The parson doesn’t seem bothered by this gossiping in the church (bar) at all. He’s bothered by something else. “Lord, I see you brought us some new faces, male and female. I’ll be dishing out the Gospels in a minute, but first I’ve got to say something to the fellas with hats on. I’ve never met a man who wouldn’t take his hat off to the Lord. Mister, take it off.” 

Billy and Turk remove their hats, but Yellowleg will not. “You get on with your preaching,” he says as he leaves the church/bar.

We here at Movie Churches are not impressed with a minister who worries more about headgear than gossip and backbiting in his congregation.

The parson asks for a moment of silence, which is followed by a less than melodious rendition of “Rock of Ages.”

The preacher begins his sermon and says, “If anyone reckons they want to go to hell, that person should stand and be counted.” 

Billy takes him at his word and stands. Billy pulls his gun and says, “Any man that doesn’t stand on his feet as well, is going to join me pronto.”

While his gun is drawn, Kit walks up to him and slaps Billy in the face. Billy is impressed and grabs Kit and kisses her, lets her go, and walks out of the bar.

The preacher tells Kit, “Ma’am, I’d like to thank you for your fortitude.” She and her son leave the church/bar into a shootout. And Kit’s son is shot and killed.

Kit wants to bury her son with his father in the town of Siringo. But that’s Apache country, and people urge her not to go there. The mayor offers a free plot in the graveyard, and the parson offers to perform the ceremony. Kit refuses, insisting she will bury her son by his father, even if she has to go alone. (She doesn’t go alone, as the title of the film indicates.)

Spoilers - Eventually Kit does make it to Siringo and finds her husband’s grave by the Mission, and is soon joined by a posse that includes the parson. The parson offers to say “the right words.”

The clergy come off much better in God’s Gun (written and directed by Gianfranco Parolini). Lee Van Cleef stars in a dual role as Father John, a priest, and his twin brother, Lewis, a gunfighter.

As Father John talks with a young man, Johnny (Leif Garrett), Johnny’s mother, Jenny (Sybil Danning), calls him to polish the glassware (in her saloon). The priest tells her, “First we thank the God for the morning, then we clean the church, then he can polish your glasses.”

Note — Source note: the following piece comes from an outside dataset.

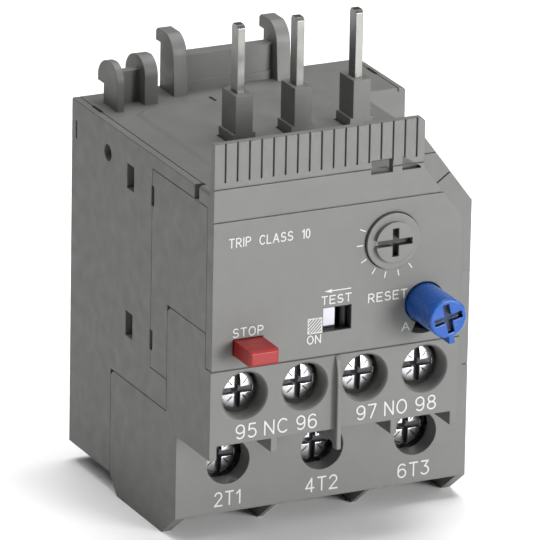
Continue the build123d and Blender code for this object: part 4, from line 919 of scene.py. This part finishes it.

At the church, Johnny sneaks some communion wine but spits it out. He thinks the priest doesn’t see, but Father John laughs and says, “Sick grapes make sour wine.” Continuing to search for trouble, Johnny finds a gun and a holster in the church altar.

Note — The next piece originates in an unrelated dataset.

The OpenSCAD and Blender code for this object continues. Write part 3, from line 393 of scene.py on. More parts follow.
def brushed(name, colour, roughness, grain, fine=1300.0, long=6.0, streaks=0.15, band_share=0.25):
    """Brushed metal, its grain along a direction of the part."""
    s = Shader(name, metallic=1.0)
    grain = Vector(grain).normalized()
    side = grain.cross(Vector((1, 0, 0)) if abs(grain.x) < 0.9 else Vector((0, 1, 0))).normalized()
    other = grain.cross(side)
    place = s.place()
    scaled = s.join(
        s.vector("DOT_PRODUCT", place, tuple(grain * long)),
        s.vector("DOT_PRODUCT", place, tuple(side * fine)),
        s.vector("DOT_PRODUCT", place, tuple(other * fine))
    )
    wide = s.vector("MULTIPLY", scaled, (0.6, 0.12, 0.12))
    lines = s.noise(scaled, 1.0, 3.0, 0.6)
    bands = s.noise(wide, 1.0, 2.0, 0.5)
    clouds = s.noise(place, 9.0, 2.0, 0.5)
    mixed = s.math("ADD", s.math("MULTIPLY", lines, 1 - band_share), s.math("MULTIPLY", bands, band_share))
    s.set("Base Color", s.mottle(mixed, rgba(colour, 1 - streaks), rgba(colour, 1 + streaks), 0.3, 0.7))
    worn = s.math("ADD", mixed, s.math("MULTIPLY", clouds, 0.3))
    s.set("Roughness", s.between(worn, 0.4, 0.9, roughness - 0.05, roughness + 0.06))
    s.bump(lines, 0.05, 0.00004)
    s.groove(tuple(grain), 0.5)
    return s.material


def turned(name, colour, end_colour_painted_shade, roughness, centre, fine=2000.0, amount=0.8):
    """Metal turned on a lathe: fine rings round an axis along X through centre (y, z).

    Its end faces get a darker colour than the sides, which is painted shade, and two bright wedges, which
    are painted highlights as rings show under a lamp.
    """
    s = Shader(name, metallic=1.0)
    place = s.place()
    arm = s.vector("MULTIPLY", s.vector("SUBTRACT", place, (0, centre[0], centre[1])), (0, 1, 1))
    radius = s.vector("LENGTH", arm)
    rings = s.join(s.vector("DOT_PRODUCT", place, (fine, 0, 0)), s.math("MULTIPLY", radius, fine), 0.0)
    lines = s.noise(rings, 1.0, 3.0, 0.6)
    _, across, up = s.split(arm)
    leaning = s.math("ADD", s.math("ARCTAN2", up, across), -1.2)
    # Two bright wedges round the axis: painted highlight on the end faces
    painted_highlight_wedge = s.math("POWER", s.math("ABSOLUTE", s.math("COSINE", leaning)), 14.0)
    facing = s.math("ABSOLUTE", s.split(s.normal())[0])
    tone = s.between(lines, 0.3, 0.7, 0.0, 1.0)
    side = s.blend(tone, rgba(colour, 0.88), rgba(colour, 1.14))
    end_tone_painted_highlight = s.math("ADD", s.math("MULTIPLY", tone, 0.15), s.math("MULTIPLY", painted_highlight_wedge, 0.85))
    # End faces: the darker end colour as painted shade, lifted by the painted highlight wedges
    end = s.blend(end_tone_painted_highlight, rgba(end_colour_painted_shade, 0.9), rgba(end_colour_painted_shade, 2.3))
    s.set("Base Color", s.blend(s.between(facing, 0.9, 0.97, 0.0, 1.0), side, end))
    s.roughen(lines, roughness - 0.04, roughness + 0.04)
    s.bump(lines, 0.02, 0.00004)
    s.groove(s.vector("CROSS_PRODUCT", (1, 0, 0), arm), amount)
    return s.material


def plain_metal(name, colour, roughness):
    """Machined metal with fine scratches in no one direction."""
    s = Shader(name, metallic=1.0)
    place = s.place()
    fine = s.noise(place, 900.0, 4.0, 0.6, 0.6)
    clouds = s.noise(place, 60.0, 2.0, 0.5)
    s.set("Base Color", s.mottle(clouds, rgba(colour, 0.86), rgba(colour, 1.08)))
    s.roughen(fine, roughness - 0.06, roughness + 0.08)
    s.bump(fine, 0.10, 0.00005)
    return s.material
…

Johnny asks, “You think you could teach me to shoot a gun sometime?”

“I don’t know if I can remember,” Father John says, “I’m holding it for somebody. I don’t think you’ll ever meet him (his brother Lewis). He’s down in Mexico somewhere.”

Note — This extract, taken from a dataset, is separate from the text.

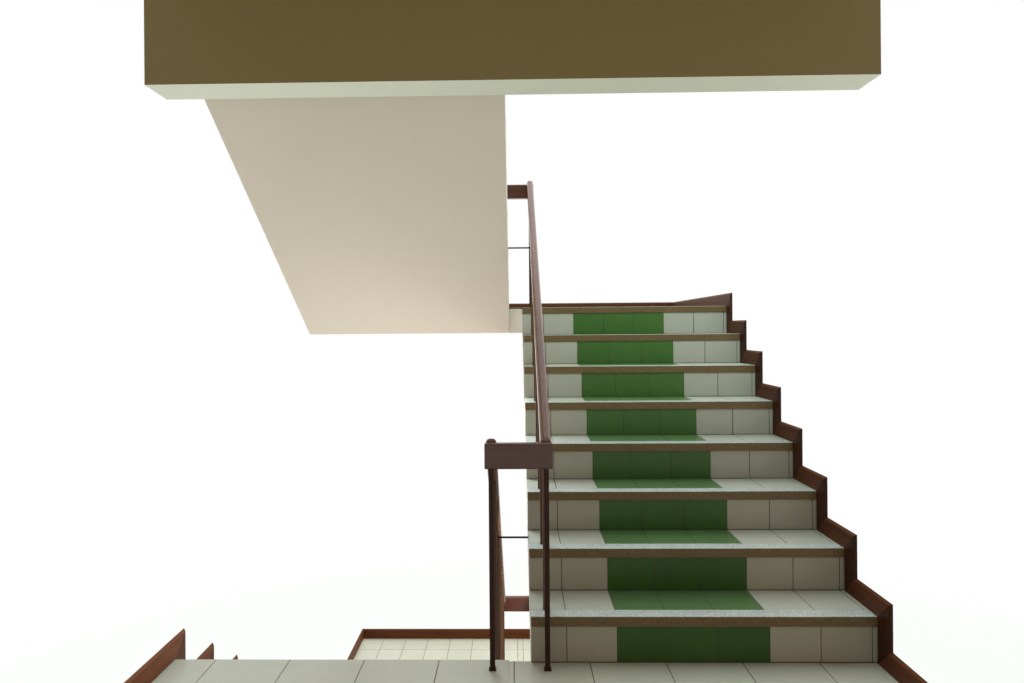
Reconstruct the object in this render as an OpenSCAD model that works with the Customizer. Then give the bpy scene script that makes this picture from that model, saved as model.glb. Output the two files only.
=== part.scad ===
// Dog-leg escape stair of two storeys, cast in concrete and finished with tiles, terrazzo nosings,
// stepped timber skirting and timber handrails on thin steel bars.
// Millimetres, +Z up. The origin is the middle of the lowest flight's foot on the ground.
// Seen from the foot, the right-hand flights climb towards +Y and the left-hand ones come back.

/* [Steps] */
// Rise of one step
riser = 183; // [165:1:195]
// Going of one step
going = 248; // [235:1:290]
// Risers in one flight
steps = 8; // [7:1:10]
// How far the nosing stands in front of the riser tiles
overhang = 5; // [2:1:9]

/* [Plan] */
// Width of the right-hand flights from the wall to the well
right_w = 1370; // [1200:5:1700]
// Width of the left-hand flights from the wall to the well
left_w = 1358; // [1200:1:1700]
// Width of the well between the flights
well_w = 90; // [70:5:200]
// Depth of a half landing
half_depth = 1450; // [1200:10:1800]
// Depth of a floor landing
floor_depth = 1450; // [1000:10:2400]

/* [Concrete] */
// Thickness of the landing slabs
slab_t = 160; // [140:5:200]
// Height from the raked soffit up to the line of the nosings
soffit_drop = 345; // [320:5:400]
// Width of the beam under a floor landing's edge
beam_w = 155; // [150:5:300]
// Height from the beam's underside to the finished floor
beam_h = 672; // [450:2:750]
// How far a beam stops short of the right-hand wall line, where the wall above is thicker
beam_stop = 62; // [0:1:120]
// Length of the lowest flight's foot on the ground
foot_d = 300; // [250:10:500]

/* [Finishes] */
// Thickness of the floor and wall tiles with their bed
tile_t = 10; // [8:1:12]
// Side of a step tile
tile_w = 200; // [150:10:250]
// Width of the cut tile next to the well
cut_tile_w = 141; // [60:1:200]
// Width of the joint between tile fields
tile_joint = 2; // [1:0.5:3]
// Depth of a terrazzo nosing
nosing_d = 60; // [50:1:80]
// Height of a terrazzo nosing's front
nosing_h = 40; // [30:1:60]
// Radius on a nosing's front edge
nosing_r = 4; // [2:0.5:6]

/* [Skirting] */
// Thickness of the skirting boards
board_t = 12; // [9:1:20]
// Width of the boards, which stand on the treads and lie against the risers
board_w = 85; // [70:1:120]
// Depth of the splay that runs along a board's outer edge
board_splay = 11; // [4:1:16]
// Open joint at the mitres
mitre_gap = 0.3; // [0.2:0.1:1]

/* [Handrail] */
// Width of the raked handrail
rail_w = 43; // [38:1:60]
// Depth of the raked handrail
rail_d = 50; // [40:1:70]
// Radius on the handrail's upper edges
rail_r = 16; // [6:1:18]
// How far the raked handrail's end stands above the cross rail of a floor landing
rail_rise = 15; // [5:1:30]
// Height of the cross rails above their landing
cross_h = 880; // [840:1:980]
// Depth of a cross rail
cross_d = 98; // [60:1:120]
// Thickness of a cross rail
cross_t = 48; // [36:1:60]
// Length of a cross rail
cross_w = 264; // [250:1:300]
// Radius on a cross rail's upper edges
cross_r = 12; // [3:1:16]

/* [Bars] */
// Distance from the well's edge to the line of the bars
bar_in = 62; // [45:1:90]
// Side of a square newel bar
newel_w = 20; // [16:1:30]
// Side of a newel's foot plate
plate_w = 28; // [24:1:50]
// Thickness of a newel's foot plate
plate_t = 4; // [3:1:8]
// Side of a square baluster
bar_w = 22; // [16:1:30]
// Distance from the riser face back to a baluster's middle
bar_back = 60; // [40:1:110]
// Diameter of the stay rods
stay_dia = 9; // [6:1:12]
// Depth of a stay rod's middle below the second tread that it meets
stay_sink = 21; // [17:1:60]
// Distance from the first riser face to the newels of a floor landing
newel_front = 53; // [45:1:90]
// Distance from the last riser face to the newels of a half landing
newel_back = 256; // [150:1:400]
// Balusters in the guard of the top landing
guard_bars = 5; // [4:1:9]

/* [Hidden] */
flight_h = steps * riser;
storey_h = 2 * flight_h;
slope = riser / going;
rake = atan(slope);
full_t = slab_t + tile_t;
rail_end_h = cross_h + rail_rise;

// plan lines
right_x = -right_w / 2;
wall_right_x = right_w / 2;
left_x = right_x - well_w;
wall_left_x = left_x - left_w;
well_x = (left_x + right_x) / 2;
first_y = -tile_t - foot_d / 2;
edge_y = first_y + tile_t;
left_top_y = edge_y + tile_t;
run = (steps - 1) * going;
last_y = first_y + run;
left_first_y = left_top_y + run;
far_y = last_y + half_depth;
back_y = edge_y - floor_depth;
near_newel_y = first_y - newel_front;
far_newel_y = last_y + newel_back;

// lines along a flight, from its first riser face
nosing_back = nosing_d - overhang;
top_seat = run + nosing_back;
low_fold = (soffit_drop - riser - full_t) / slope - overhang;
high_fold = (soffit_drop - riser + flight_h - full_t) / slope - overhang;
far_rail_y = far_newel_y - cross_t / 2;
near_rail_y = near_newel_y + cross_t / 2;

// the green strip, from the well's edge
green_from = cut_tile_w + tile_w;
green_to = green_from + 3 * tile_w;

function is_left(k) = k % 2 == 0;
function flight_z(k) = (k - 1) * flight_h;
function flight_w(k) = is_left(k) ? left_w : right_w;

// height of the raked soffit at a distance along the flight
function soffit_z(s) = riser + slope * (s + overhang) - soffit_drop;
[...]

Johnny returns to his mother’s saloon. The Claytons, bad men led by brother Sam (Jack Palance), come to town and make trouble in Jenny’s saloon. One of the gang, Jess (Robert Lipton), shoots a man playing cards and falsely claims self-defense. The men ride out of town, and the sheriff (Richard Boone) makes no effort to stop them.

Johnny tells Father John what happened, and the priest pursues the gang, to the great displeasure of the sheriff who worries it will bring more trouble to the town.

Father John sneaks up on the gang as they sleep, stealing their guns. He then wakes the men, and apologizes, “Sorry to destroy your slumber, gentleman.” He explains he came to return the murderer to town for trial. “Let’s go, young man, I don’t want to miss my morning mass.” He is able to return the man to town, with the help of mysterious shots fired from the trees (which turn out to have been Johnny),

Jess is put in jail, though the sheriff isn’t happy about it, because the Claytons return to town and Jess out of jail. Men from the gang then go to the church and shoot the priest down as he is welcoming parishioners to mass.

Johnny sees this, steals one of the Claytons' horses, and rides off to Mexico to find Father John’s brother Lewis. Johnny finds him and learns some interesting things about the late priest. Lewis says, “Nobody could beat John to the draw, but one day God put a Bible in his hand in place of a gun.”

Lewis, though, continues to use the gun and goes back with Johnny to exact revenge for his brother’s death.

So how should we rate the clergy in today’s Western double feature? The uncharitable parson of The Deadly Companions rates only Two Steeples, but the brave Father John of God’s Gun rates Four, bringing today’s average to Three Steeples.

(Sidenote - Of interest probably only to me, but I, Dean, was in a film with Lee Van Cleef, a low-budget adaption of Saki's short story, "The Interlopers".  In high school, I was hired to play a small part in this film that may not even exist anymore. Van Cleef worked on the film on a different day. We never met, but it does make me playable in Six Degrees of Kevin Bacon.)